Do I Qualify to Provide Protected Leave?
- Private employers with 30 or more employees who have worked at least 20 weeks in the current or preceding year (30 employees do not have to be in N.J. – can be anywhere)
- Employer headquarters doesn’t have to be in N.J.
- Private-sector employers who employ 50 or more employees in 20 or more workweeks in either the current calendar year or the previous calendar year
What Does FMLA and NJFLA Protect?
- NJFLA leave is not the same as the Federal Family Medical Leave Act (FMLA)
- Unpaid job protection for 12 weeks over a 24-month period due to a triggering event that guarantees the same role or equivalent
- Employers must continue health insurance coverage while the employee is on leave. If the coverage was set to end had the employee not been on leave, then the employer is not required to continue the coverage after the date of its expiration.
- The employer must continue any other employment benefits that are provided to employees on temporary leave.
Nothing in the FMLA prevents employees from receiving protections under State laws. Workers have the right to benefit from all the laws that apply.

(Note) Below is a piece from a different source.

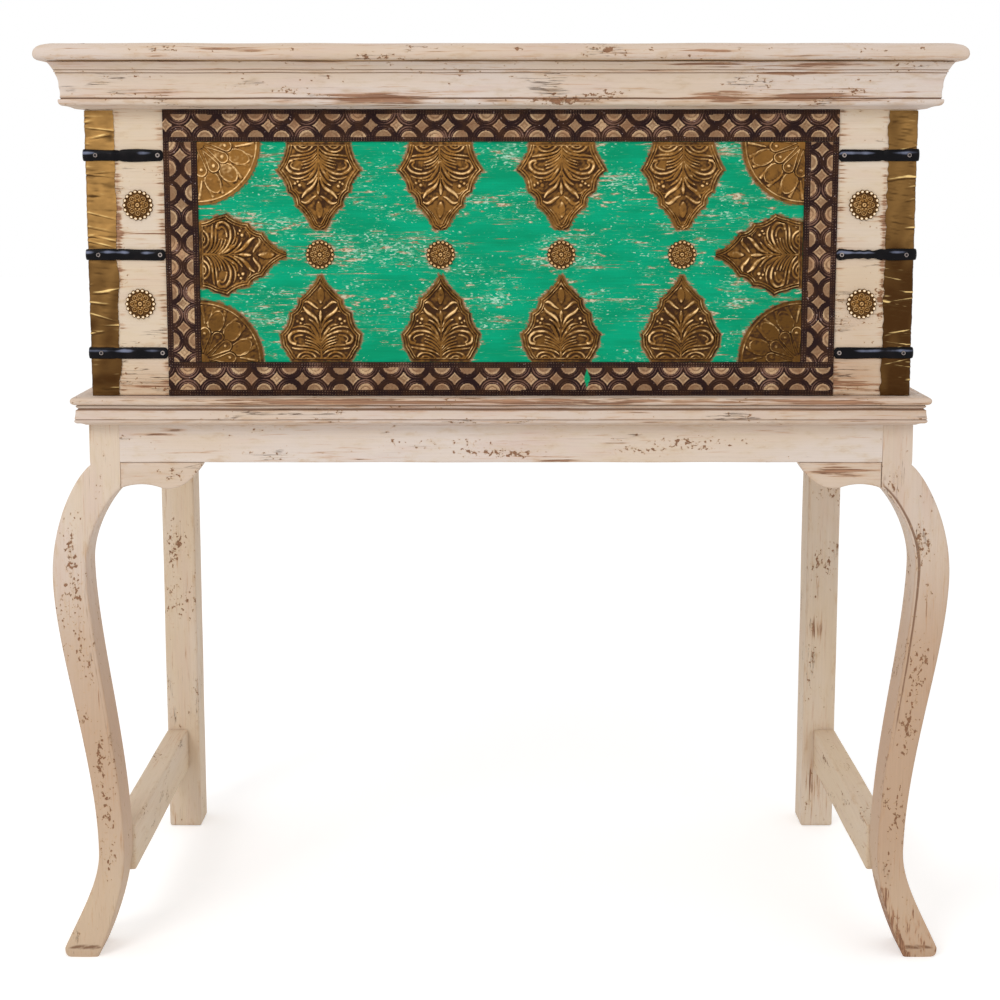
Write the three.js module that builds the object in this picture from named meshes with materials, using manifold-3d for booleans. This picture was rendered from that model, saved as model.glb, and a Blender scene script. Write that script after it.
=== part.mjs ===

- Unpaid job protection for 12 weeks, meaning they have the right to go back to work at their same job or to an equivalent job that has the same pay, benefits, and other terms and conditions of employment at the end of their FMLA leave.
- Employers are required to continue group health insurance coverage for an employee on FMLA leave under the same terms and conditions as if the employee had not taken leave.
What Must I Provide My Employees?
- An employer must prominently display notice of its employees' rights and obligations under the NJFLA in places easily visible to its employees, and use other appropriate means to keep its employees so informed, like the company’s employee handbook
- Employers covered by the NJFLA must display the official Family Leave Act poster of the Division on Civil Rights in accordance with N.J.A.C. 13:8-2.2.
- [Insert penalty for non-compliance]
All covered employers must display a general notice about the FMLA (an FMLA poster). Additionally, covered employers who have employees who are eligible for FMLA leave must:
- Provide employees with general notice about the FMLA;
- Notify employees concerning their eligibility status and rights and responsibilities under the FMLA; and
- Notify employees whether specific leave is designated as FMLA leave and the amount of time that will count against their FMLA leave entitlement.
- Including this information in the Employee Handbook would satisfy many of these requirements
What Are the Notification Requirements?
- There is a 30-day minimum for in-writing notices, but employees must be allowed to provide oral notice in emergent circumstances
- Employers can require employees to submit certification from a doctor
- Employee eligibility is determined, and notice of eligibility status must be provided, the first time the employee takes leave for an FMLA-qualifying reason in the employer’s designated 12-month leave year.
The eligibility notice provided by the employer may be either oral or in writing and must:
- Be provided within five business days of the initial request for leave or when the employer acquires knowledge that an employee leave may be for an FMLA-qualifying reason;
- Inform the employee of his or her eligibility status; and
- If the employee is determined to be not eligible for FMLA leave, state at least one reason why.